From: Greg Chamberlain <GregChamberlain@compuserve.com>

   By MARK STEVENSON

   CAP-HAITIEN, Feb 19 (AP) -- Armed pro-government thugs patrolled Haiti's
second-largest city Thursday, vowing to counter any rebel attempt to seize
control as frightened police remained in their station.
   As casualties mount in the 2-week-old uprising, President Jean-Bertrand
Aristide planned a ceremony Thursday in the capital, Port-au-Prince, to
honor slain police. The rebels have chased police from more than a dozen
towns since the revolt began.
   Rebels in the northwestern city of Gonaives, meanwhile, said their
movement will now answer to a single commander and be called the National
Resistance Front To Liberate Haiti.
   "We have a single strategy, to liberate all the cities in all the
districts," Winter Etienne, a leader of the Gonaives Resistance Front, said
Wednesday.
   He said rebels from various groups are united behind one man as
commander: Guy Philippe, a former police chief accused of planning a 2001
attack on Haiti's National Palace that killed 10. Philippe has returned to
Haiti from exile, and was believed to have crossed over from the Dominican
Republic recently.
   "We have the same objective -- to oust Aristide," Etienne said.
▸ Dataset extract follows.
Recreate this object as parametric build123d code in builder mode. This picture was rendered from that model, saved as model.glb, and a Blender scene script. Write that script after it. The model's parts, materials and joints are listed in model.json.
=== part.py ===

   Barricades of car chassis, scrap metal and trees blocked highways at the
edge of the northern port of Cap-Haitien, which with about a half million
residents is the country's second-largest city.
   Aristide loyalists manning the barricades said no one would be allowed
past. Residents formed long lines to obtain gasoline since supply routes
are blocked.
   Other Aristide backers patrolled the city with guns, vowing to take a
stand against the rebellion, which has killed some 60 people since Feb. 5.
   "We have machetes and guns, and we will resist," carpenter Pierre
Frandley said.
   Police took refuge in their station, making clear they were too scared
to patrol the streets of Cap-Haitien. But children returned to school
Thursday after rumors of a looming rebel attack prompted classes to be
canceled two days earlier.
   U.S. officials have said they worry the current crisis would only worsen
if Aristide is forced to flee. One option being internally discussed is a
transfer of power, with Aristide's consent, to a temporary governing board
made up of Haitians who would run the country until a new president was
elected. It is not clear how much support that proposal has at top levels
of the Bush administration.
   Aristide rebuffed U.S. government suggestions that he convene early
presidential elections as a way to defuse the crisis, a senior U.S.
official said Wednesday.
   Haitian government spokesman Mario Dupuy said in Port-au-Prince that the
Caribbean nation could not accept any proposal involving a change in the
election date or an early handoff of power. Aristide's term runs until
2006.
   "Both proposals are unacceptable," Dupuy told The Associated Press.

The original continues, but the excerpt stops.